[The task]
Set down exactly, please, each line from the one containing "for node in" through the one containing "obj.data = mesh", both lines included, and no other line.

▶

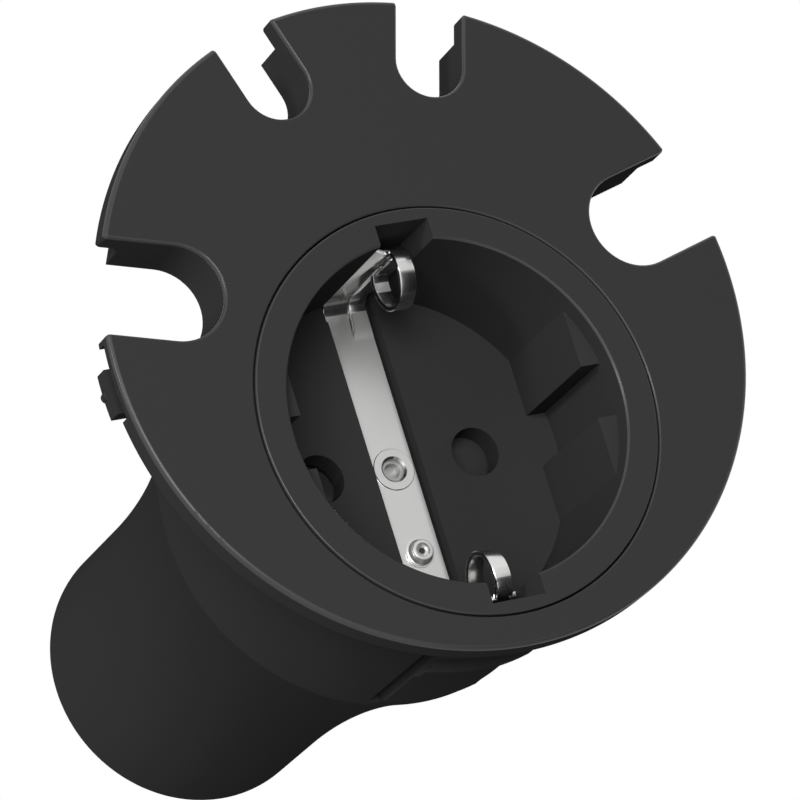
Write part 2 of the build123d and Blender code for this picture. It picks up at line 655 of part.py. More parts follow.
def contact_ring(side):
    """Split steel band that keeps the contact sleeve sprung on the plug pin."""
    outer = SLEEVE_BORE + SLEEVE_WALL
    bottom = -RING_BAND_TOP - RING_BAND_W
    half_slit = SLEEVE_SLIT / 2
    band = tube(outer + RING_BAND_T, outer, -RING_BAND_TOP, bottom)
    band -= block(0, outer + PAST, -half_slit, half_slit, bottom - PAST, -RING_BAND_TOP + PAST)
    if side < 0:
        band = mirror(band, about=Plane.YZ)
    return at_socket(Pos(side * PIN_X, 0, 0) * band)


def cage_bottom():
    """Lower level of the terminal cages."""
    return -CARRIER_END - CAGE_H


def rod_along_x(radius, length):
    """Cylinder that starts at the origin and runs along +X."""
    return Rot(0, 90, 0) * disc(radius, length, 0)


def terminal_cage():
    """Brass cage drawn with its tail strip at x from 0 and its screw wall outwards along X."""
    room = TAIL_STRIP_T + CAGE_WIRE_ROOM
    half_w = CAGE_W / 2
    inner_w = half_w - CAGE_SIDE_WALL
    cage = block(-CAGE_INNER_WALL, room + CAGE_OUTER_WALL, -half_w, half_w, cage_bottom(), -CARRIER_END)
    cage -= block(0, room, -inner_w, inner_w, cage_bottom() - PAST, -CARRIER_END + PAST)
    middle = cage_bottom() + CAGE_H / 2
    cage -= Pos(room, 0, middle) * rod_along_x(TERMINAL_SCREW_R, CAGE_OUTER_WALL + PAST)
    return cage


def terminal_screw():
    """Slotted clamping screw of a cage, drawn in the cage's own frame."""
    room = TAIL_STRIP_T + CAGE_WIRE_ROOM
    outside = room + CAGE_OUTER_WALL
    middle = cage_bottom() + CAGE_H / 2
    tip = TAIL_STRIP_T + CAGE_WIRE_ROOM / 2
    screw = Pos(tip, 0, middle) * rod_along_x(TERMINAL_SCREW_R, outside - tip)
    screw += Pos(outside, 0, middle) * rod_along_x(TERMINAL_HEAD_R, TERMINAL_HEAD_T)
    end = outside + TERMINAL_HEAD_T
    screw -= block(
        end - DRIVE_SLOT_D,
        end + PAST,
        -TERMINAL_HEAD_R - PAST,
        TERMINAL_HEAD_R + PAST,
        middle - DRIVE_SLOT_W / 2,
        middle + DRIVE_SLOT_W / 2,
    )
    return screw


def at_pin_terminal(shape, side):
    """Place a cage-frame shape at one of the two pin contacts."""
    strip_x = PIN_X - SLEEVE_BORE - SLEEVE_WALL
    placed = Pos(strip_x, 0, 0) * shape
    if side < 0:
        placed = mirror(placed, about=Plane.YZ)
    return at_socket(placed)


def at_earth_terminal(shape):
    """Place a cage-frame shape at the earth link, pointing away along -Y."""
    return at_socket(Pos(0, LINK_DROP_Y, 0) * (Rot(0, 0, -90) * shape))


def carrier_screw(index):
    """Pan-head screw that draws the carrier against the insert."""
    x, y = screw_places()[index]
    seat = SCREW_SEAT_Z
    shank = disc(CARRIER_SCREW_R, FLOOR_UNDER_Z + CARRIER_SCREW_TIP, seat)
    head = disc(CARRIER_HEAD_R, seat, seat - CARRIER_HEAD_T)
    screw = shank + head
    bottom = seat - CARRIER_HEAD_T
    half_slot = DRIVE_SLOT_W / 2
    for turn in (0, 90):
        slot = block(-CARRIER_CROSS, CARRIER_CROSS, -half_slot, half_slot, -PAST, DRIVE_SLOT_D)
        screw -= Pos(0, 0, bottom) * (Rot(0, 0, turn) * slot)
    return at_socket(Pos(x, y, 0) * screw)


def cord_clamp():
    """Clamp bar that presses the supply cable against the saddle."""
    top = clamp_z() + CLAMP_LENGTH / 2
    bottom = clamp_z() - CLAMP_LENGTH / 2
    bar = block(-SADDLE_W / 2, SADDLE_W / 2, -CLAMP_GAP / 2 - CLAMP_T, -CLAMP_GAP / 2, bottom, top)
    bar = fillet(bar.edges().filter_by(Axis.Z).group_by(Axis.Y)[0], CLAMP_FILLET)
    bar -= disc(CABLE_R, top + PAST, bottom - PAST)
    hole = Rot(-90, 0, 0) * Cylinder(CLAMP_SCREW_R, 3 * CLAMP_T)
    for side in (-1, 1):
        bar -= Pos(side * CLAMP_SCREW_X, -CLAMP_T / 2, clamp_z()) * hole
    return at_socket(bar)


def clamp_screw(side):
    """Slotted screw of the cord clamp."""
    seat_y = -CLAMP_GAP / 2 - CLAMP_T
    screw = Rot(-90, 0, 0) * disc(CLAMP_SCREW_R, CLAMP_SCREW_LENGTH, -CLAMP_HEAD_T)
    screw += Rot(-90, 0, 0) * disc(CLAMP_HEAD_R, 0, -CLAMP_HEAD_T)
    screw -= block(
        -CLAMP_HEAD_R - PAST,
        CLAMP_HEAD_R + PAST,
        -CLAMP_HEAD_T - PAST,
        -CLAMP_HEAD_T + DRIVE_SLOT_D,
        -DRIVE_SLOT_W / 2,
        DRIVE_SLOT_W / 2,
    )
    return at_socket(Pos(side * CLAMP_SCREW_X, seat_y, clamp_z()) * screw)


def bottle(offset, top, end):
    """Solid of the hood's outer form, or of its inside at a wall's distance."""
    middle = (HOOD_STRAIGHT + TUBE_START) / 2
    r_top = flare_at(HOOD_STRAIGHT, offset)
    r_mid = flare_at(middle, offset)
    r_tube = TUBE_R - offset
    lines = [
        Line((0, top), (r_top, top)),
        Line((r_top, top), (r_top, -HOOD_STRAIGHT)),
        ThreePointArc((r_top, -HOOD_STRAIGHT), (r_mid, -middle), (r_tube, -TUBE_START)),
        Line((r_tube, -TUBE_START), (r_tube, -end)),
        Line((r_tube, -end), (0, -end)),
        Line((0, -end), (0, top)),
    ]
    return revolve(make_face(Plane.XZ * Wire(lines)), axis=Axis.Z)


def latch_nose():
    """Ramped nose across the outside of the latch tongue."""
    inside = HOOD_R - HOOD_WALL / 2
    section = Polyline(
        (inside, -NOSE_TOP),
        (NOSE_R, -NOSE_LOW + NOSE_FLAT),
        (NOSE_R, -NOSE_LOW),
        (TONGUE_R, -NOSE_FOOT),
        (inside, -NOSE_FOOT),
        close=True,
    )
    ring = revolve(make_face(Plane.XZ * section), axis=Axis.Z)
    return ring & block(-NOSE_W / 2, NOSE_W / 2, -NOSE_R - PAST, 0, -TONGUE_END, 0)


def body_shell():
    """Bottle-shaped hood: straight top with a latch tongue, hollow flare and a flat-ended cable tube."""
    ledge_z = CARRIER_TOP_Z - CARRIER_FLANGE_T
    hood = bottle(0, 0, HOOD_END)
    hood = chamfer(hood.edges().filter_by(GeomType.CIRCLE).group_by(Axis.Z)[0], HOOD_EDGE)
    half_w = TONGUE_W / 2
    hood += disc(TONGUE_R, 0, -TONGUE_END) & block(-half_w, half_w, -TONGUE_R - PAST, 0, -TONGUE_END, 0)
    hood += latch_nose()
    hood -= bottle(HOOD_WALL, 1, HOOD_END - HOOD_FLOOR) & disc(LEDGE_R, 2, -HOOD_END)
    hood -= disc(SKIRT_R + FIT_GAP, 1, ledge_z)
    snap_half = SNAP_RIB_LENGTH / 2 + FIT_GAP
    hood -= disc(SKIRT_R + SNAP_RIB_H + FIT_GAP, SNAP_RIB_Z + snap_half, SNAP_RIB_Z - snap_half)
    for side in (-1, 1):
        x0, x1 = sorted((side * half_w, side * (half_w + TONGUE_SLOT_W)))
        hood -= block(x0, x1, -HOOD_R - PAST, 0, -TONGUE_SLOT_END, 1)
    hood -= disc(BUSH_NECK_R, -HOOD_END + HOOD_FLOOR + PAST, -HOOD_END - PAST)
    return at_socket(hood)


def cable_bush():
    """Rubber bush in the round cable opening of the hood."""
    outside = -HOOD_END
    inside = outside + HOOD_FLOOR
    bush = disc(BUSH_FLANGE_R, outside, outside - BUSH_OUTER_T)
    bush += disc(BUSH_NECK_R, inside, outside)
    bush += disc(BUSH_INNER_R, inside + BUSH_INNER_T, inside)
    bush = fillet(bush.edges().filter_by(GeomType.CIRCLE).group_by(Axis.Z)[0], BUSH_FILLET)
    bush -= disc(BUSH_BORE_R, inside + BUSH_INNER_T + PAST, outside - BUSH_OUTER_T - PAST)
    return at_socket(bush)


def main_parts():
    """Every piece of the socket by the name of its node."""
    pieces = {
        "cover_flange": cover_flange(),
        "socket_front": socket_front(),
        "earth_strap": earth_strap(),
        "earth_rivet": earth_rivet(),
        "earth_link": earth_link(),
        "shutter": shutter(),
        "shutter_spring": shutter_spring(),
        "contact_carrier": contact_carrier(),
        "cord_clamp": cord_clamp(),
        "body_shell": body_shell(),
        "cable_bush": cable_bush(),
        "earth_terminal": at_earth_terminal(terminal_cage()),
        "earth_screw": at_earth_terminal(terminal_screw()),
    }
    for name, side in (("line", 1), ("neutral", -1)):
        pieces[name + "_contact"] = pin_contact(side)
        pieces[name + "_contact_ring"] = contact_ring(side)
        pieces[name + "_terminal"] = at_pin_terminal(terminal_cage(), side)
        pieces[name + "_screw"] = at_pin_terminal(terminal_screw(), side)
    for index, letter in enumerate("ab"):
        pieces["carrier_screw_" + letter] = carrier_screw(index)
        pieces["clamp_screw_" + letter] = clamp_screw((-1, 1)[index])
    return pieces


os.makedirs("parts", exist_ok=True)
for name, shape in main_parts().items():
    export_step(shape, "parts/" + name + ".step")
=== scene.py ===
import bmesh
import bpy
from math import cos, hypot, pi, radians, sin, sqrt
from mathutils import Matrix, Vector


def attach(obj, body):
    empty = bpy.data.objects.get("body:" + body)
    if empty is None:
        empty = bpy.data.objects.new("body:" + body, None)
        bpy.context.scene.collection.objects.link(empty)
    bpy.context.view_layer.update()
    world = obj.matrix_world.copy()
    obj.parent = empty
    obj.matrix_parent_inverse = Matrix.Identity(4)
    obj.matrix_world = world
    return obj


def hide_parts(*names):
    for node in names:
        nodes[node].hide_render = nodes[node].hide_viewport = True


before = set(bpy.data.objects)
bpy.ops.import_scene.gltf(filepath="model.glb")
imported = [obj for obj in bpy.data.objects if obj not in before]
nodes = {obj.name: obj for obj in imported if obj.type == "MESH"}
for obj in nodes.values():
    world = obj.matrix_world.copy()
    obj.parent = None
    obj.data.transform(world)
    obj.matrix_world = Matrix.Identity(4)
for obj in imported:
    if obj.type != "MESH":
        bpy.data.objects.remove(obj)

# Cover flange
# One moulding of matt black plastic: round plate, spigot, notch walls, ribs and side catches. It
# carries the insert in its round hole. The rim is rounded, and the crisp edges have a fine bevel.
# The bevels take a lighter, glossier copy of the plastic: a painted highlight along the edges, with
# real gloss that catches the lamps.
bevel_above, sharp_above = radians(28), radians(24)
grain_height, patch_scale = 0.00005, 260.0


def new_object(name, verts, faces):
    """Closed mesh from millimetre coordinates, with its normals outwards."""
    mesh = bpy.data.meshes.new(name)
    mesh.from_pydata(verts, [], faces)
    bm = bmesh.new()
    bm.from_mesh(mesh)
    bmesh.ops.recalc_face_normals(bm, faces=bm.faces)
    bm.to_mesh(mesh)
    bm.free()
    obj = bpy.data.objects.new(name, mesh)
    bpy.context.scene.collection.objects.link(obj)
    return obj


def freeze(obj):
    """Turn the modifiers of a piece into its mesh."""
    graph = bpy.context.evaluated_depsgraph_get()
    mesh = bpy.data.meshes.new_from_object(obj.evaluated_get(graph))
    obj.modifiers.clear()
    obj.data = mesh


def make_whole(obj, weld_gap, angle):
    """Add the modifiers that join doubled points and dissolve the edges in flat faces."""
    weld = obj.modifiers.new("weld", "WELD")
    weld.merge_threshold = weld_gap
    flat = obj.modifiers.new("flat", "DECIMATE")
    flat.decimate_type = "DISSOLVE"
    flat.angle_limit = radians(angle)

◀

[Expected answer]
    for node in names:
        nodes[node].hide_render = nodes[node].hide_viewport = True


before = set(bpy.data.objects)
bpy.ops.import_scene.gltf(filepath="model.glb")
imported = [obj for obj in bpy.data.objects if obj not in before]
nodes = {obj.name: obj for obj in imported if obj.type == "MESH"}
for obj in nodes.values():
    world = obj.matrix_world.copy()
    obj.parent = None
    obj.data.transform(world)
    obj.matrix_world = Matrix.Identity(4)
for obj in imported:
    if obj.type != "MESH":
        bpy.data.objects.remove(obj)

# Cover flange
# One moulding of matt black plastic: round plate, spigot, notch walls, ribs and side catches. It
# carries the insert in its round hole. The rim is rounded, and the crisp edges have a fine bevel.
# The bevels take a lighter, glossier copy of the plastic: a painted highlight along the edges, with
# real gloss that catches the lamps.
bevel_above, sharp_above = radians(28), radians(24)
grain_height, patch_scale = 0.00005, 260.0


def new_object(name, verts, faces):
    """Closed mesh from millimetre coordinates, with its normals outwards."""
    mesh = bpy.data.meshes.new(name)
    mesh.from_pydata(verts, [], faces)
    bm = bmesh.new()
    bm.from_mesh(mesh)
    bmesh.ops.recalc_face_normals(bm, faces=bm.faces)
    bm.to_mesh(mesh)
    bm.free()
    obj = bpy.data.objects.new(name, mesh)
    bpy.context.scene.collection.objects.link(obj)
    return obj


def freeze(obj):
    """Turn the modifiers of a piece into its mesh."""
    graph = bpy.context.evaluated_depsgraph_get()
    mesh = bpy.data.meshes.new_from_object(obj.evaluated_get(graph))
    obj.modifiers.clear()
    obj.data = mesh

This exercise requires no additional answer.